What the task asks
Please list all lines of the material below in which the string "body" occurs.

Given data
--- START ---
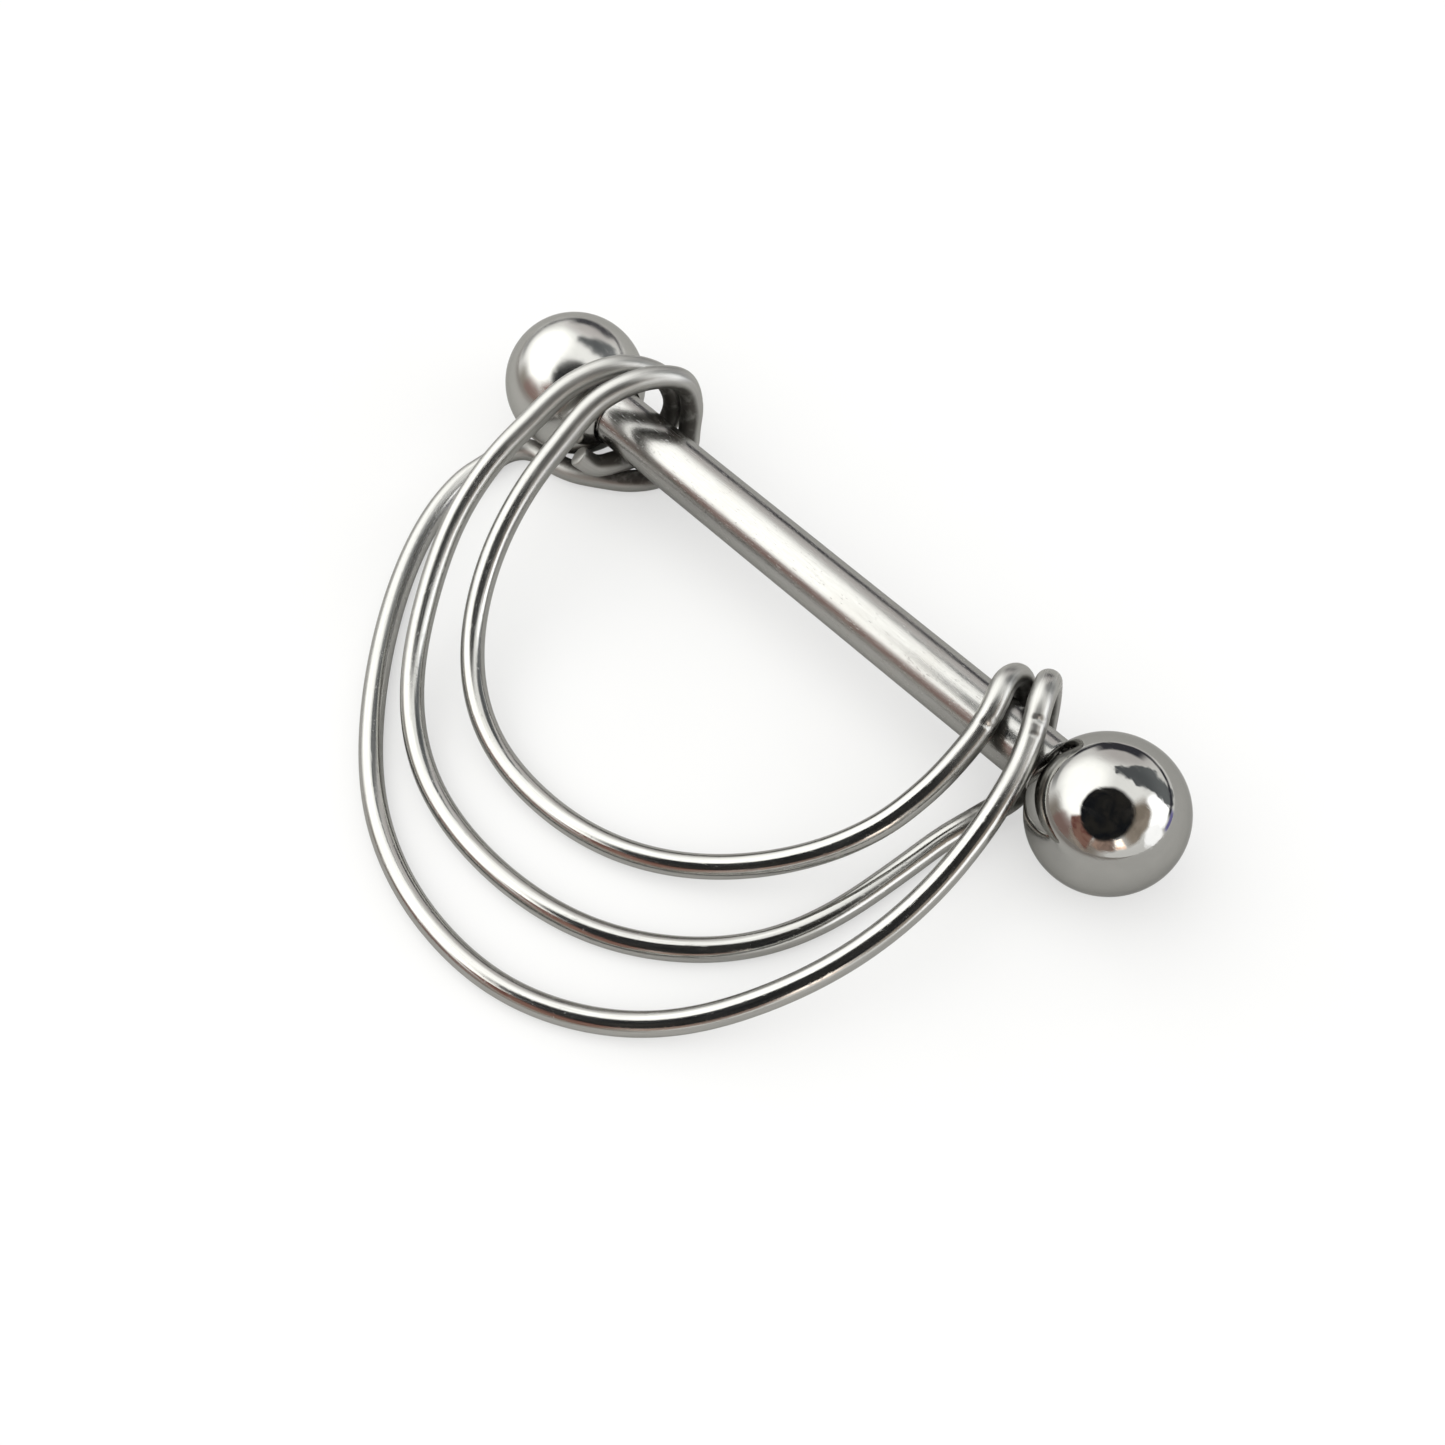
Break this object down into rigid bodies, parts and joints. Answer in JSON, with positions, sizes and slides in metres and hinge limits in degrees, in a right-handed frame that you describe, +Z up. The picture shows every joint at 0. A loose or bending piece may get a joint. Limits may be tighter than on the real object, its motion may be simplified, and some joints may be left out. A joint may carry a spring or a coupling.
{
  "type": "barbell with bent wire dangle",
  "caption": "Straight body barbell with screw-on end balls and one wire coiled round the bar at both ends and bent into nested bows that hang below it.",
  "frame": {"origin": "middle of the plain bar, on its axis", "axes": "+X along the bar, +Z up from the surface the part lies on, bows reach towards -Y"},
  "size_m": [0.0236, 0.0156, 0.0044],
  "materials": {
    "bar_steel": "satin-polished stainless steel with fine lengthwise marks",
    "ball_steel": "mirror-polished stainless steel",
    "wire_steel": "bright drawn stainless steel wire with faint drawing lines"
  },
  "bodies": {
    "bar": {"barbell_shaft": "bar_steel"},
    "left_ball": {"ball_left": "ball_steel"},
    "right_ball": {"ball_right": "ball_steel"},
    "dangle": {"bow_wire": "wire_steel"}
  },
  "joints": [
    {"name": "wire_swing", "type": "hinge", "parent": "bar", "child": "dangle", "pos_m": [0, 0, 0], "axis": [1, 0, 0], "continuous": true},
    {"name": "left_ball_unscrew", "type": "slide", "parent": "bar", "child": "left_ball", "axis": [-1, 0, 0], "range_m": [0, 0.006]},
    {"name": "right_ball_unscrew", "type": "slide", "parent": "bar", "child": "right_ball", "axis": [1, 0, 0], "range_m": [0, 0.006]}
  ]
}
--- END ---
--- START ---
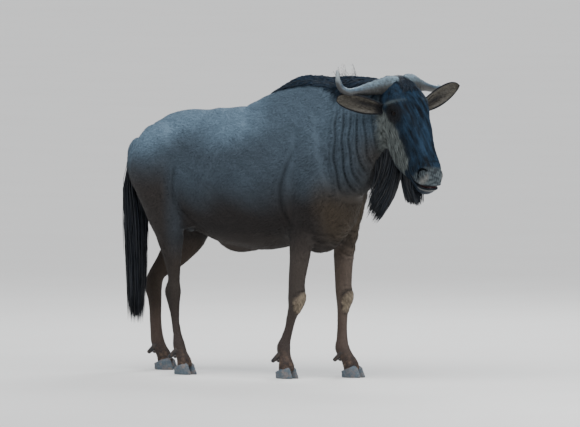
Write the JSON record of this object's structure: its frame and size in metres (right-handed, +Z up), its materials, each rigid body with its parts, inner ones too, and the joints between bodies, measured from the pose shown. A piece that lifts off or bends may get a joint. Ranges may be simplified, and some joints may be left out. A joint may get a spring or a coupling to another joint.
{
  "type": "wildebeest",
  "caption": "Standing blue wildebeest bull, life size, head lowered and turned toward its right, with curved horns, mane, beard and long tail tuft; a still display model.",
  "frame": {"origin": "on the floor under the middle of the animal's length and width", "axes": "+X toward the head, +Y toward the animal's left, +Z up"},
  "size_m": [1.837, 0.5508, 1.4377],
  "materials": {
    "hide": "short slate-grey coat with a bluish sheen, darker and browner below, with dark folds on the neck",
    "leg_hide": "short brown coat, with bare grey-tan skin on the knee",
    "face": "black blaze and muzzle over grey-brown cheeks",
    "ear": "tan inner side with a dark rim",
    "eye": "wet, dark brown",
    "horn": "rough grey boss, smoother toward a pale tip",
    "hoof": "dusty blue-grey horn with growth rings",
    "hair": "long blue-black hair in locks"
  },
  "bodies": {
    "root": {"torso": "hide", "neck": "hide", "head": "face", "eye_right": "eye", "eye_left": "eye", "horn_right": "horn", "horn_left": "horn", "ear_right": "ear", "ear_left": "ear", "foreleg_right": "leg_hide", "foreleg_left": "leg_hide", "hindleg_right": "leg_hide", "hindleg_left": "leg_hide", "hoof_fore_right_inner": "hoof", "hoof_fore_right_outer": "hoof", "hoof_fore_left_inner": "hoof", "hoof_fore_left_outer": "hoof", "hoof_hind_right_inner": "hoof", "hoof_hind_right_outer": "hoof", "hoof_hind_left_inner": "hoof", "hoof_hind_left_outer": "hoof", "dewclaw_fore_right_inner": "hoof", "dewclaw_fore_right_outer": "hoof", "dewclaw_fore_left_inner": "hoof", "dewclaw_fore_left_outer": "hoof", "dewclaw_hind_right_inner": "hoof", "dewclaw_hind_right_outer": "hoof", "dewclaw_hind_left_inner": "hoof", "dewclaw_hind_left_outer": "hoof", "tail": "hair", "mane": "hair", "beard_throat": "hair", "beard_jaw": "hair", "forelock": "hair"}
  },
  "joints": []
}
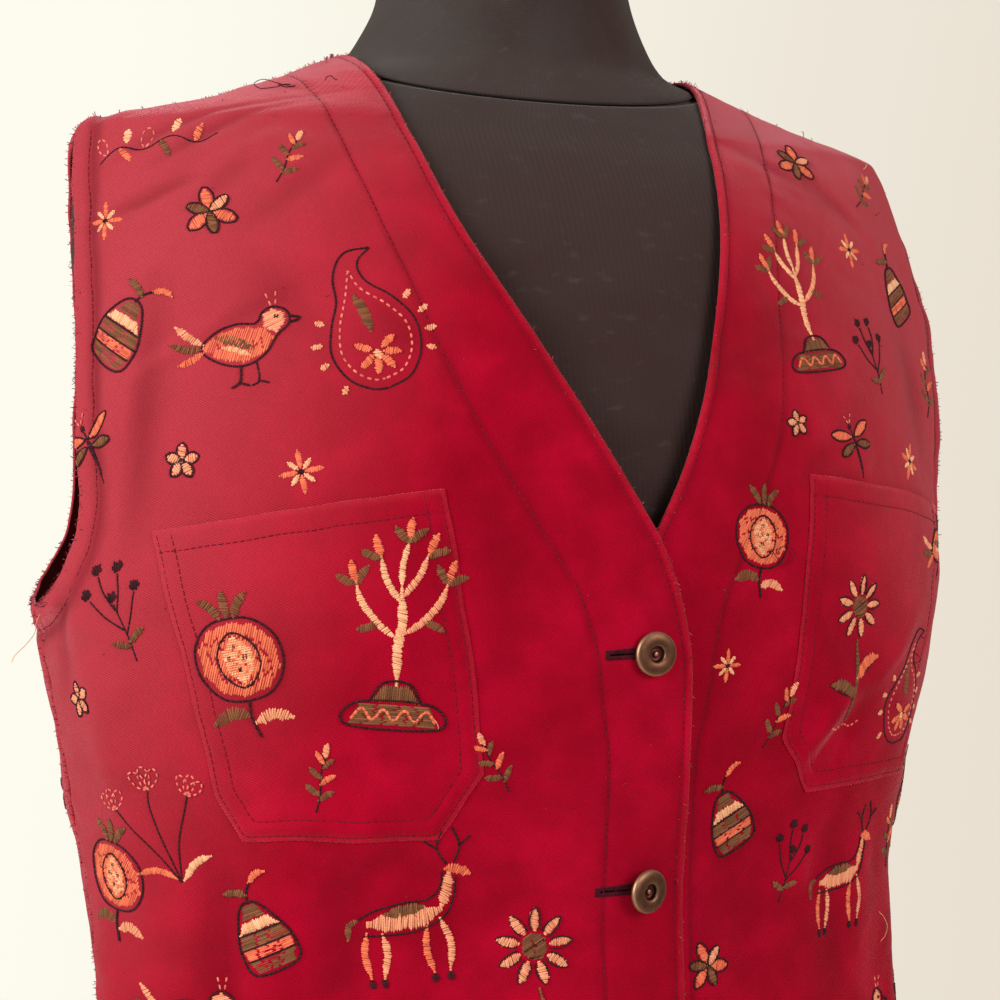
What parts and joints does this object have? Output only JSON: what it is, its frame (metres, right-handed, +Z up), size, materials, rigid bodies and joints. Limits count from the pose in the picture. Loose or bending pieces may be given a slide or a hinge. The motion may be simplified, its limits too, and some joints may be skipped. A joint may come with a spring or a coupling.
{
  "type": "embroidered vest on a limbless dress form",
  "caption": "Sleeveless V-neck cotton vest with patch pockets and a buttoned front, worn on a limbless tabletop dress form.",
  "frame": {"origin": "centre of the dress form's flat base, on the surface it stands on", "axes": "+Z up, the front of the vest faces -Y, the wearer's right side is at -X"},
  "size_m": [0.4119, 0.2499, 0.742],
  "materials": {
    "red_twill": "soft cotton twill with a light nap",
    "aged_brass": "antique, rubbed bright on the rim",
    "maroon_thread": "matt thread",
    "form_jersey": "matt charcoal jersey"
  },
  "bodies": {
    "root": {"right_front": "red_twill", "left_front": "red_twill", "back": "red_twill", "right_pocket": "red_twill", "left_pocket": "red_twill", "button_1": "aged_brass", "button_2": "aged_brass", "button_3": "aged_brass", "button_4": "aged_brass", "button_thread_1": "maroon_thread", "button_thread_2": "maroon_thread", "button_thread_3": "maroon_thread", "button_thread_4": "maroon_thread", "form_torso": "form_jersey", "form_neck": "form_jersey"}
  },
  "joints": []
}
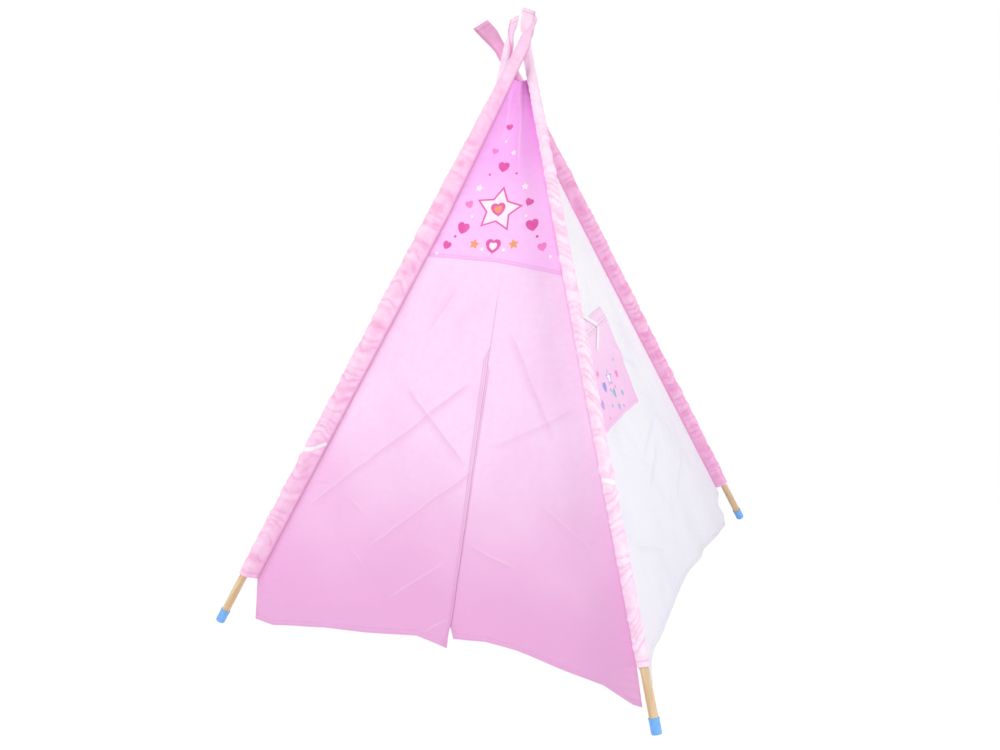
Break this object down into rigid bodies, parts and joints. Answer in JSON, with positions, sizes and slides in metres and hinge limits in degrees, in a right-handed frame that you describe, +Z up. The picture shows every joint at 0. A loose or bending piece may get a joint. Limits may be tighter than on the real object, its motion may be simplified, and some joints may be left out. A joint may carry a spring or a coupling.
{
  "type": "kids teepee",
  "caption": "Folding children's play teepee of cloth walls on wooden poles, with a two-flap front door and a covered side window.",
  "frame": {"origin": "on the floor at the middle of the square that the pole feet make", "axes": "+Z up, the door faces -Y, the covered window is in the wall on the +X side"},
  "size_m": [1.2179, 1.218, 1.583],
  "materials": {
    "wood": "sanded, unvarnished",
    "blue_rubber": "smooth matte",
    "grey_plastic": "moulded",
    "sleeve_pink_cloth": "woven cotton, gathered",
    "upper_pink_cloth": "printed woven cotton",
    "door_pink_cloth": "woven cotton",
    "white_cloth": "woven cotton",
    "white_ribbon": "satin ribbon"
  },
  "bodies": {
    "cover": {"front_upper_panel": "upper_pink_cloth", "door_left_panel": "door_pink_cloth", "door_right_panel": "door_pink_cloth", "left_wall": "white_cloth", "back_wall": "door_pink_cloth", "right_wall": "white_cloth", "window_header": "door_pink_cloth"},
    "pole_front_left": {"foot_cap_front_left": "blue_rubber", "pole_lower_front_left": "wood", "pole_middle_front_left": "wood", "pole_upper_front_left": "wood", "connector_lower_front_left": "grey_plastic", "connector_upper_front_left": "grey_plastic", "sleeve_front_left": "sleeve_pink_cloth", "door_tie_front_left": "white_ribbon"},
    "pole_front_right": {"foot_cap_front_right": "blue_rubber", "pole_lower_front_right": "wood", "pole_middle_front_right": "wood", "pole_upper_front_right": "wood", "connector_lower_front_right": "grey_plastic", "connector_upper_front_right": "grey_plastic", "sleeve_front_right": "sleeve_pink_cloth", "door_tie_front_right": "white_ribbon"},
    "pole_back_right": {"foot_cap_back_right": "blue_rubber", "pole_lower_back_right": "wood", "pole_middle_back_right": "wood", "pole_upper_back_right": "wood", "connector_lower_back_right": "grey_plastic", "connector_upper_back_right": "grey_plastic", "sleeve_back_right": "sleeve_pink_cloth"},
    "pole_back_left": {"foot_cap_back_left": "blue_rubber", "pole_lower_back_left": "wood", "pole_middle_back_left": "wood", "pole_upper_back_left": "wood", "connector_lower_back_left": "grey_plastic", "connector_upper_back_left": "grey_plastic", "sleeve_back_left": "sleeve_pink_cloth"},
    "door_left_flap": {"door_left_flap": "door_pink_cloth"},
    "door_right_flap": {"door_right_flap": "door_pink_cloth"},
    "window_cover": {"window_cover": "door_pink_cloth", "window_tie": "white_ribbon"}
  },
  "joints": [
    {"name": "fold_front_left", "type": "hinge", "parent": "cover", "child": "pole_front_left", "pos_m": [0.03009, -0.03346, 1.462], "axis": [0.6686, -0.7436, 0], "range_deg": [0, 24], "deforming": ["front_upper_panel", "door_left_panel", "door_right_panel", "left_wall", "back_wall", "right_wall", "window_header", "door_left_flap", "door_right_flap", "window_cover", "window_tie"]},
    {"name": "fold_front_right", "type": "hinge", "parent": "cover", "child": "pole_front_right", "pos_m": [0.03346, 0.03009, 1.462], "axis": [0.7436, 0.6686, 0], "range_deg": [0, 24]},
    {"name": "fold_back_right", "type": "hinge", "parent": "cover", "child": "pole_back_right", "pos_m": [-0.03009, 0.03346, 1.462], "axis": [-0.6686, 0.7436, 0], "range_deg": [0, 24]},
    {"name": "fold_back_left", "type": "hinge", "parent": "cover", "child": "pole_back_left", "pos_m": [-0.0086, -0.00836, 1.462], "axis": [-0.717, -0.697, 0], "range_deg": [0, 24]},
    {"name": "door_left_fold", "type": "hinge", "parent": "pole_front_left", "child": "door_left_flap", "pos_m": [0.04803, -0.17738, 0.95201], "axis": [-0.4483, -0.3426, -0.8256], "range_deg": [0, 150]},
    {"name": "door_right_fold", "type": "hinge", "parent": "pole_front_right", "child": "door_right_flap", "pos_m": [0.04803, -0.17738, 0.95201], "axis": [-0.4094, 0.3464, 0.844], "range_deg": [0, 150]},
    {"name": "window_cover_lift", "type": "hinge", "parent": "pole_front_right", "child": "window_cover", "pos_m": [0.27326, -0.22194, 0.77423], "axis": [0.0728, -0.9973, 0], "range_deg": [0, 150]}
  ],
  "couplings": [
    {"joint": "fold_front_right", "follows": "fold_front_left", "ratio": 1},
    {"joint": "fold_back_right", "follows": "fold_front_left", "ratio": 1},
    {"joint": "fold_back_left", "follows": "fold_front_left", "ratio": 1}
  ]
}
--- END ---
Completed task
  "caption": "Straight body barbell with screw-on end balls and one wire coiled round the bar at both ends and bent into nested bows that hang below it.",
Write the JSON record of this object's structure: its frame and size in metres (right-handed, +Z up), its materials, each rigid body with its parts, inner ones too, and the joints between bodies, measured from the pose shown. A piece that lifts off or bends may get a joint. Ranges may be simplified, and some joints may be left out. A joint may get a spring or a coupling to another joint.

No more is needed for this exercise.